> [WRITTEN REQUEST]
Please output the lines shown below exactly as they appear.

** Begin **

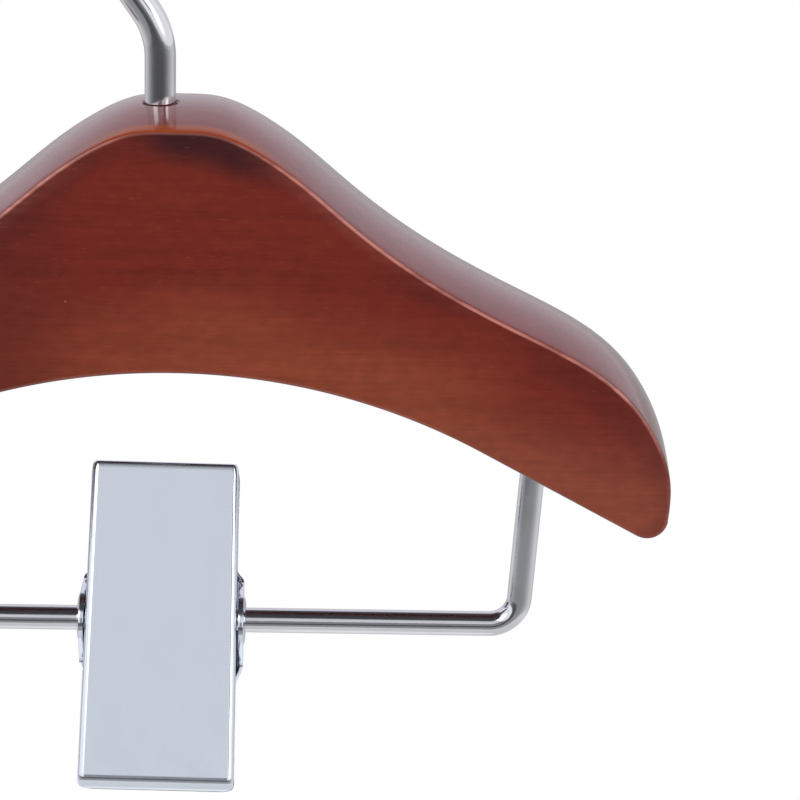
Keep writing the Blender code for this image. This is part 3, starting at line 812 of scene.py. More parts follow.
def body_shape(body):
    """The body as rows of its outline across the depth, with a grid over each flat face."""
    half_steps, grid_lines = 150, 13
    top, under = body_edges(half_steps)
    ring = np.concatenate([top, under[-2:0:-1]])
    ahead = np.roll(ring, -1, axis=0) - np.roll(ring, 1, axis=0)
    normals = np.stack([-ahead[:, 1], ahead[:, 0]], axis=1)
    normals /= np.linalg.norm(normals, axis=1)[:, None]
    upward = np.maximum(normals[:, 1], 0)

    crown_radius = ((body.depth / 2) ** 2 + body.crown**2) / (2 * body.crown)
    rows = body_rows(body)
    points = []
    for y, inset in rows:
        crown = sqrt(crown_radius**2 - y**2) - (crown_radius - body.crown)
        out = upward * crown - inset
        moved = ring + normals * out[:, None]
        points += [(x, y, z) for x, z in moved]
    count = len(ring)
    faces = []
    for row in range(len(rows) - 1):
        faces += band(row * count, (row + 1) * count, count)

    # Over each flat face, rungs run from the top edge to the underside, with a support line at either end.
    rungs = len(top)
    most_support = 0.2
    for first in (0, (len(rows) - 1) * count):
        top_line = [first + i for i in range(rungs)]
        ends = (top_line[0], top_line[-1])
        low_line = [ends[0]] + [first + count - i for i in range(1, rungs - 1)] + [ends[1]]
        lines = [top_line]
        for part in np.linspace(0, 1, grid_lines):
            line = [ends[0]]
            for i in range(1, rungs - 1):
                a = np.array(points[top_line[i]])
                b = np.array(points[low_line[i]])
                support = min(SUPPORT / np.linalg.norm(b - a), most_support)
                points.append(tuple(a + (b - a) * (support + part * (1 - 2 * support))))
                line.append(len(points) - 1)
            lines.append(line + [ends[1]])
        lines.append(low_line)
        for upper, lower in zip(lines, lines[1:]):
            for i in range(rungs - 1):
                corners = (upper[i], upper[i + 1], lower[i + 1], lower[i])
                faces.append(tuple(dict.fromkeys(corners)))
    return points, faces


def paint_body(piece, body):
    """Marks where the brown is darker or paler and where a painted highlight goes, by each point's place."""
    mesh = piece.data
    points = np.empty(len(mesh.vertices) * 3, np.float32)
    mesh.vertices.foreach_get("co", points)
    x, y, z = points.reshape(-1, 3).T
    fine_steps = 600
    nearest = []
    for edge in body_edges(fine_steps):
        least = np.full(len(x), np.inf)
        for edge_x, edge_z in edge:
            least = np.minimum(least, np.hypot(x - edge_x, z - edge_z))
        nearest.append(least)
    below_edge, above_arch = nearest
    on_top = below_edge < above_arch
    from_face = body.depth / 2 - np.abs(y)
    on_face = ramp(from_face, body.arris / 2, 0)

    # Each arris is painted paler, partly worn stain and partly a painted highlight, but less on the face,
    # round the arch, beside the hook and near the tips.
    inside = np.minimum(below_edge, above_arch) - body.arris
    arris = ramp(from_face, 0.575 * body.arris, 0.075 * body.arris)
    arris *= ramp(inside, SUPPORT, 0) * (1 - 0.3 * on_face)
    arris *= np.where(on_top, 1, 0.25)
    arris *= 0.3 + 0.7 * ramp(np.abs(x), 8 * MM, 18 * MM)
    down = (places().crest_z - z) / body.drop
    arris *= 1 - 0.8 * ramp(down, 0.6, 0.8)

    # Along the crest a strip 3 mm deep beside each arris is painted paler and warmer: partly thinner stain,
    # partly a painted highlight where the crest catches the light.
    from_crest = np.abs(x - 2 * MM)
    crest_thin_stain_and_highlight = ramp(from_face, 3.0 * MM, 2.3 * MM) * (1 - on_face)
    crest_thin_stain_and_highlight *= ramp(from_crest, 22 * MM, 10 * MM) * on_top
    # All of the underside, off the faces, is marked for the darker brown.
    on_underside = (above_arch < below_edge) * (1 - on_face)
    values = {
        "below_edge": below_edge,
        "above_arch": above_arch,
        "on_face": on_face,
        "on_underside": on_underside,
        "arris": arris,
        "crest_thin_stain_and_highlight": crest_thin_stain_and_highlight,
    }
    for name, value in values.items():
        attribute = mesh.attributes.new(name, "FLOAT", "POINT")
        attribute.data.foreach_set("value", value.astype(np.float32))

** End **

> [EXPECTED ANSWER]
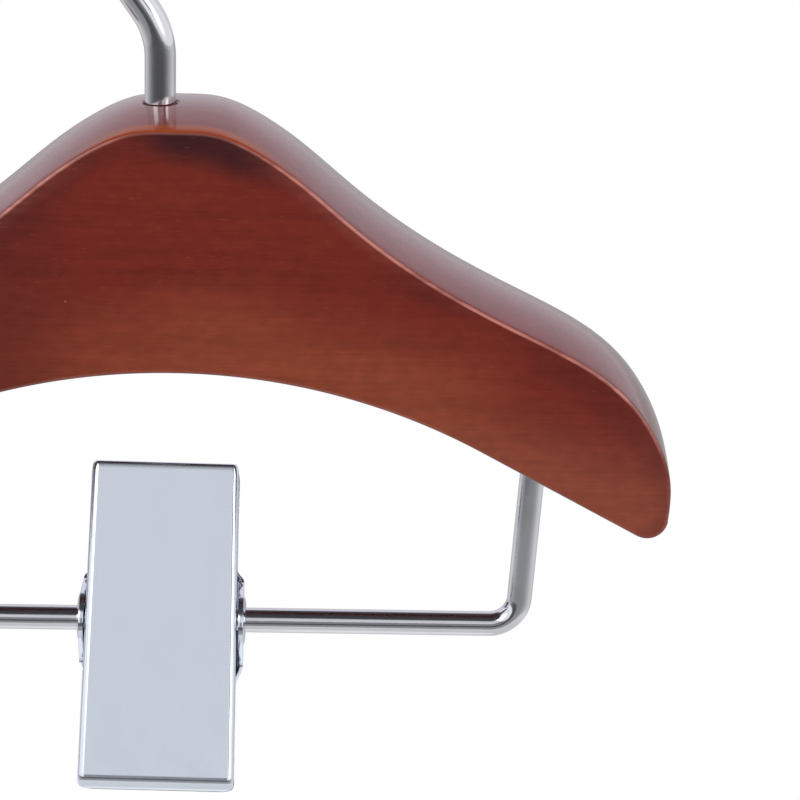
Keep writing the Blender code for this image. This is part 3, starting at line 812 of scene.py. More parts follow.
def body_shape(body):
    """The body as rows of its outline across the depth, with a grid over each flat face."""
    half_steps, grid_lines = 150, 13
    top, under = body_edges(half_steps)
    ring = np.concatenate([top, under[-2:0:-1]])
    ahead = np.roll(ring, -1, axis=0) - np.roll(ring, 1, axis=0)
    normals = np.stack([-ahead[:, 1], ahead[:, 0]], axis=1)
    normals /= np.linalg.norm(normals, axis=1)[:, None]
    upward = np.maximum(normals[:, 1], 0)

    crown_radius = ((body.depth / 2) ** 2 + body.crown**2) / (2 * body.crown)
    rows = body_rows(body)
    points = []
    for y, inset in rows:
        crown = sqrt(crown_radius**2 - y**2) - (crown_radius - body.crown)
        out = upward * crown - inset
        moved = ring + normals * out[:, None]
        points += [(x, y, z) for x, z in moved]
    count = len(ring)
    faces = []
    for row in range(len(rows) - 1):
        faces += band(row * count, (row + 1) * count, count)

    # Over each flat face, rungs run from the top edge to the underside, with a support line at either end.
    rungs = len(top)
    most_support = 0.2
    for first in (0, (len(rows) - 1) * count):
        top_line = [first + i for i in range(rungs)]
        ends = (top_line[0], top_line[-1])
        low_line = [ends[0]] + [first + count - i for i in range(1, rungs - 1)] + [ends[1]]
        lines = [top_line]
        for part in np.linspace(0, 1, grid_lines):
            line = [ends[0]]
            for i in range(1, rungs - 1):
                a = np.array(points[top_line[i]])
                b = np.array(points[low_line[i]])
                support = min(SUPPORT / np.linalg.norm(b - a), most_support)
                points.append(tuple(a + (b - a) * (support + part * (1 - 2 * support))))
                line.append(len(points) - 1)
            lines.append(line + [ends[1]])
        lines.append(low_line)
        for upper, lower in zip(lines, lines[1:]):
            for i in range(rungs - 1):
                corners = (upper[i], upper[i + 1], lower[i + 1], lower[i])
                faces.append(tuple(dict.fromkeys(corners)))
    return points, faces


def paint_body(piece, body):
    """Marks where the brown is darker or paler and where a painted highlight goes, by each point's place."""
    mesh = piece.data
    points = np.empty(len(mesh.vertices) * 3, np.float32)
    mesh.vertices.foreach_get("co", points)
    x, y, z = points.reshape(-1, 3).T
    fine_steps = 600
    nearest = []
    for edge in body_edges(fine_steps):
        least = np.full(len(x), np.inf)
        for edge_x, edge_z in edge:
            least = np.minimum(least, np.hypot(x - edge_x, z - edge_z))
        nearest.append(least)
    below_edge, above_arch = nearest
    on_top = below_edge < above_arch
    from_face = body.depth / 2 - np.abs(y)
    on_face = ramp(from_face, body.arris / 2, 0)

    # Each arris is painted paler, partly worn stain and partly a painted highlight, but less on the face,
    # round the arch, beside the hook and near the tips.
    inside = np.minimum(below_edge, above_arch) - body.arris
    arris = ramp(from_face, 0.575 * body.arris, 0.075 * body.arris)
    arris *= ramp(inside, SUPPORT, 0) * (1 - 0.3 * on_face)
    arris *= np.where(on_top, 1, 0.25)
    arris *= 0.3 + 0.7 * ramp(np.abs(x), 8 * MM, 18 * MM)
    down = (places().crest_z - z) / body.drop
    arris *= 1 - 0.8 * ramp(down, 0.6, 0.8)

    # Along the crest a strip 3 mm deep beside each arris is painted paler and warmer: partly thinner stain,
    # partly a painted highlight where the crest catches the light.
    from_crest = np.abs(x - 2 * MM)
    crest_thin_stain_and_highlight = ramp(from_face, 3.0 * MM, 2.3 * MM) * (1 - on_face)
    crest_thin_stain_and_highlight *= ramp(from_crest, 22 * MM, 10 * MM) * on_top
    # All of the underside, off the faces, is marked for the darker brown.
    on_underside = (above_arch < below_edge) * (1 - on_face)
    values = {
        "below_edge": below_edge,
        "above_arch": above_arch,
        "on_face": on_face,
        "on_underside": on_underside,
        "arris": arris,
        "crest_thin_stain_and_highlight": crest_thin_stain_and_highlight,
    }
    for name, value in values.items():
        attribute = mesh.attributes.new(name, "FLOAT", "POINT")
        attribute.data.foreach_set("value", value.astype(np.float32))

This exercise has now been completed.